» Brief
In the records that follow, show each line where the word "limits" is present.

» Data to use
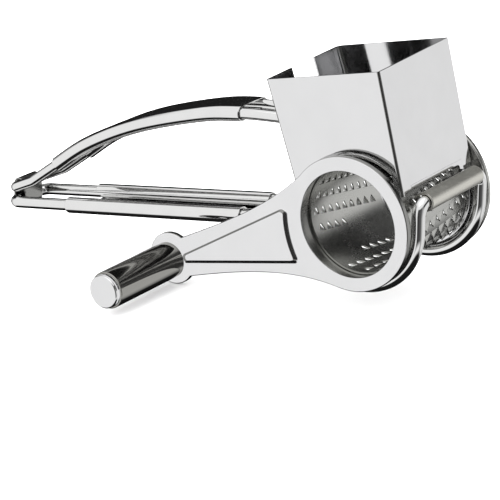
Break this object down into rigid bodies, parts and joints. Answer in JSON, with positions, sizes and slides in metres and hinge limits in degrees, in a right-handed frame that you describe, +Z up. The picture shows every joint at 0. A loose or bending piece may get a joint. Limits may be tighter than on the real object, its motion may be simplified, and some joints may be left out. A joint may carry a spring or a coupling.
{
  "type": "rotary cheese grater",
  "caption": "Hand-held rotary cheese grater in polished steel: crank with knob on a toothed drum, square hopper above it, hinged press arm and bent-rod handles.",
  "frame": {"origin": "centre of the bounding box at its lowest level, where the surface it stands on would be", "axes": "+X from the handles' hinge to the hopper, along the handles; +Y along the drum's axis, from the crank side to the open rear side; +Z up"},
  "size_m": [0.2228, 0.1032, 0.0995],
  "materials": {
    "polished": "mirror-polished stainless steel",
    "satin": "satin stainless steel",
    "dark": "polished, reflecting a dark room",
    "nylon": "plain white nylon"
  },
  "bodies": {
    "frame": {"hopper_shell": "polished", "lower_frame_rod": "polished", "lower_grip": "polished", "hinge_sleeve": "satin"},
    "drum": {"crank_plate": "polished", "drum_front_collar": "polished", "drum_grater_cylinder": "satin", "drum_rear_collar": "polished", "drum_rear_flange": "polished", "knob_axle": "satin", "knob_washer": "nylon"},
    "knob": {"knob_sleeve": "dark", "knob_inner_bush": "nylon", "knob_outer_bush": "nylon", "knob_end_cap": "dark"},
    "press_arm": {"upper_frame_rod": "polished", "upper_grip": "polished", "press_plate": "satin"}
  },
  "joints": [
    {"name": "drum_spin", "type": "hinge", "parent": "frame", "child": "drum", "pos_m": [0.08103, -0.00785, 0.03888], "axis": [0, 1, 0], "continuous": true},
    {"name": "knob_spin", "type": "hinge", "parent": "drum", "child": "knob", "pos_m": [-0.00382, -0.02785, 0.01078], "axis": [0, 1, 0], "continuous": true},
    {"name": "press_arm_swing", "type": "hinge", "parent": "frame", "child": "press_arm", "pos_m": [-0.10731, 0.0229, 0.01883], "axis": [0, -1, 0], "range_deg": [0, 150]}
  ]
}
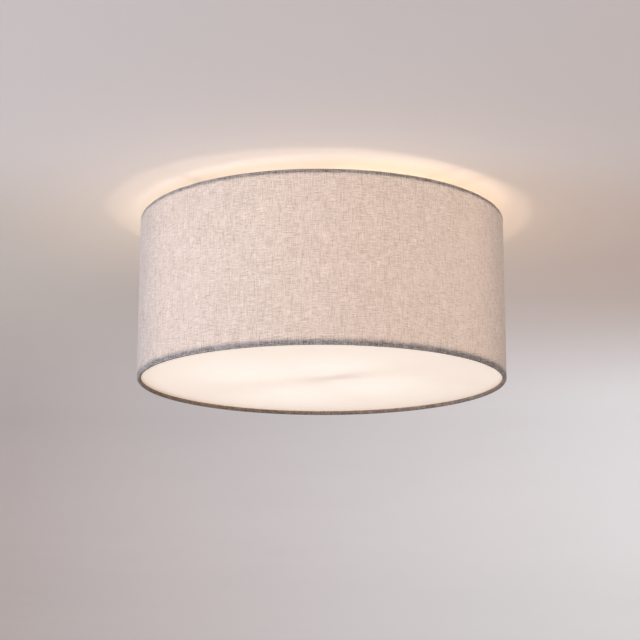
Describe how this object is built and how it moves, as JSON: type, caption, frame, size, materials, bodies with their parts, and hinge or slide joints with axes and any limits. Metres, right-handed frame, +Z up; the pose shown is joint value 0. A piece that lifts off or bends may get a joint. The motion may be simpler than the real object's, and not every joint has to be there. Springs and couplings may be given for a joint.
{
  "type": "flush mount ceiling light",
  "caption": "Flush mount ceiling light: low fabric drum on wire hoops and cranked arms, opal disc diffuser, horizontal screw bulbs on a hub, canopy with wiring.",
  "frame": {"origin": "middle of the ceiling bracket's top face, on the plane of the ceiling", "axes": "+Z up into the ceiling, the light hangs below z = 0; -Y is the front that the picture shows; +X is the picture's right"},
  "size_m": [0.3999, 0.4005, 0.19],
  "materials": {
    "shade_fabric": "woven melange cloth on a stiff film",
    "shade_liner": "translucent white film",
    "hoop_white": "white powder coat on wire",
    "diffuser_opal": "satin opal acrylic",
    "zinc_steel": "bright zinc plate",
    "canopy_white": "white powder coat",
    "nickel": "satin nickel plate",
    "carrier_white": "white powder coat",
    "bushing_plastic": "moulded nylon",
    "holder_plastic": "white moulded thermoplastic",
    "holder_ceramic": "glazed steatite",
    "shell_nickel": "nickelled shell",
    "contact_brass": "brass spring",
    "cap_aluminium": "rolled aluminium",
    "cap_insulator": "black glass-like insulator",
    "bulb_housing": "white moulded housing",
    "bulb_globe": "opal globe",
    "block_plastic": "natural nylon",
    "terminal_brass": "plated brass",
    "lead_brown": "brown insulation",
    "lead_blue": "blue insulation",
    "lead_green_yellow": "green and yellow insulation"
  },
  "bodies": {
    "fixture": {"shade_fabric": "shade_fabric", "shade_liner": "shade_liner", "shade_seam": "shade_fabric", "top_hoop": "hoop_white", "bottom_hoop": "hoop_white", "spider_plate": "carrier_white", "spider_arm_1": "carrier_white", "spider_arm_2": "carrier_white", "spider_arm_3": "carrier_white", "spider_arm_4": "carrier_white", "ceiling_bracket": "zinc_steel", "bracket_studs": "zinc_steel", "canopy": "canopy_white", "stem_tube": "zinc_steel", "stem_nuts": "zinc_steel", "stem_lock_washer": "zinc_steel", "stem_bushing": "bushing_plastic", "hub_body": "carrier_white", "hub_cover": "carrier_white", "hub_strap": "zinc_steel", "hub_cover_screw": "nickel", "nipple_nuts": "zinc_steel", "terminal_block": "block_plastic", "terminal_inserts": "terminal_brass", "terminal_screws": "zinc_steel", "earth_lug": "terminal_brass", "earth_screw": "zinc_steel", "live_leads": "lead_brown", "neutral_leads": "lead_blue", "earth_lead": "lead_green_yellow", "holder_nipple_a": "zinc_steel", "holder_dome_a": "holder_plastic", "holder_skirt_a": "holder_plastic", "holder_base_a": "holder_ceramic", "holder_shell_a": "shell_nickel", "holder_contact_a": "contact_brass", "holder_nipple_b": "zinc_steel", "holder_dome_b": "holder_plastic", "holder_skirt_b": "holder_plastic", "holder_base_b": "holder_ceramic", "holder_shell_b": "shell_nickel", "holder_contact_b": "contact_brass"},
    "diffuser": {"diffuser": "diffuser_opal"},
    "bulb_a_foot": {"bulb_a_eyelet": "cap_aluminium", "bulb_a_insulator": "cap_insulator"},
    "bulb_a": {"bulb_a_cap": "cap_aluminium", "bulb_a_housing": "bulb_housing", "bulb_a_globe": "bulb_globe"},
    "bulb_b_foot": {"bulb_b_eyelet": "cap_aluminium", "bulb_b_insulator": "cap_insulator"},
    "bulb_b": {"bulb_b_cap": "cap_aluminium", "bulb_b_housing": "bulb_housing", "bulb_b_globe": "bulb_globe"},
    "washer_left": {"stud_washer_left": "nickel"},
    "nut_left": {"knurled_nut_left": "nickel"},
    "washer_right": {"stud_washer_right": "nickel"},
    "nut_right": {"knurled_nut_right": "nickel"}
  },
  "joints": [
    {"name": "diffuser_lift", "type": "slide", "parent": "fixture", "child": "diffuser", "axis": [0, 0, 1], "range_m": [0, 0.06]},
    {"name": "bulb_a_feed", "type": "slide", "parent": "fixture", "child": "bulb_a_foot", "axis": [0.7071, 0.7071, 0], "range_m": [0, 0.01816]},
    {"name": "bulb_a_turn", "type": "hinge", "parent": "bulb_a_foot", "child": "bulb_a", "pos_m": [0, 0, -0.087], "axis": [0.7071, 0.7071, 0], "range_deg": [0, 1800]},
    {"name": "bulb_b_feed", "type": "slide", "parent": "fixture", "child": "bulb_b_foot", "axis": [-0.7071, -0.7071, 0], "range_m": [0, 0.01816]},
    {"name": "bulb_b_turn", "type": "hinge", "parent": "bulb_b_foot", "child": "bulb_b", "pos_m": [0, 0, -0.087], "axis": [-0.7071, -0.7071, 0], "range_deg": [0, 1800]},
    {"name": "washer_left_drop", "type": "slide", "parent": "fixture", "child": "washer_left", "axis": [0, 0, -1], "range_m": [0, 0.00561]},
    {"name": "nut_left_turn", "type": "hinge", "parent": "washer_left", "child": "nut_left", "pos_m": [-0.042, 0, -0.026], "axis": [0, 0, -1], "range_deg": [0, 2880]},
    {"name": "washer_right_drop", "type": "slide", "parent": "fixture", "child": "washer_right", "axis": [0, 0, -1], "range_m": [0, 0.00561]},
    {"name": "nut_right_turn", "type": "hinge", "parent": "washer_right", "child": "nut_right", "pos_m": [0.042, 0, -0.026], "axis": [0, 0, -1], "range_deg": [0, 2880]}
  ],
  "couplings": [
    {"joint": "bulb_a_feed", "follows": "bulb_a_turn", "m_per_rad": 0.00057757},
    {"joint": "bulb_b_feed", "follows": "bulb_b_turn", "m_per_rad": 0.00057757},
    {"joint": "washer_left_drop", "follows": "nut_left_turn", "m_per_rad": 0.00011141},
    {"joint": "washer_right_drop", "follows": "nut_right_turn", "m_per_rad": 0.00011141}
  ]
}
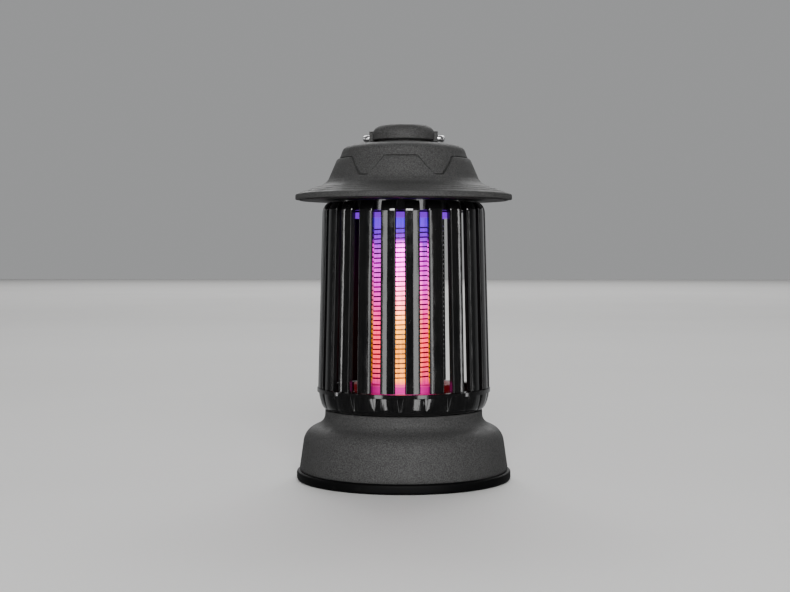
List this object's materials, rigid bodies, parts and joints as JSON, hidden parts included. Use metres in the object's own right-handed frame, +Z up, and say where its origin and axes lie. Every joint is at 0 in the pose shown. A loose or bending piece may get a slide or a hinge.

» Expected output
Break this object down into rigid bodies, parts and joints. Answer in JSON, with positions, sizes and slides in metres and hinge limits in degrees, in a right-handed frame that you describe, +Z up. The picture shows every joint at 0. A loose or bending piece may get a joint. Limits may be tighter than on the real object, its motion may be simplified, and some joints may be left out. A joint may carry a spring or a coupling.
Describe how this object is built and how it moves, as JSON: type, caption, frame, size, materials, bodies with their parts, and hinge or slide joints with axes and any limits. Metres, right-handed frame, +Z up; the pose shown is joint value 0. A piece that lifts off or bends may get a joint. The motion may be simpler than the real object's, and not every joint has to be there. Springs and couplings may be given for a joint.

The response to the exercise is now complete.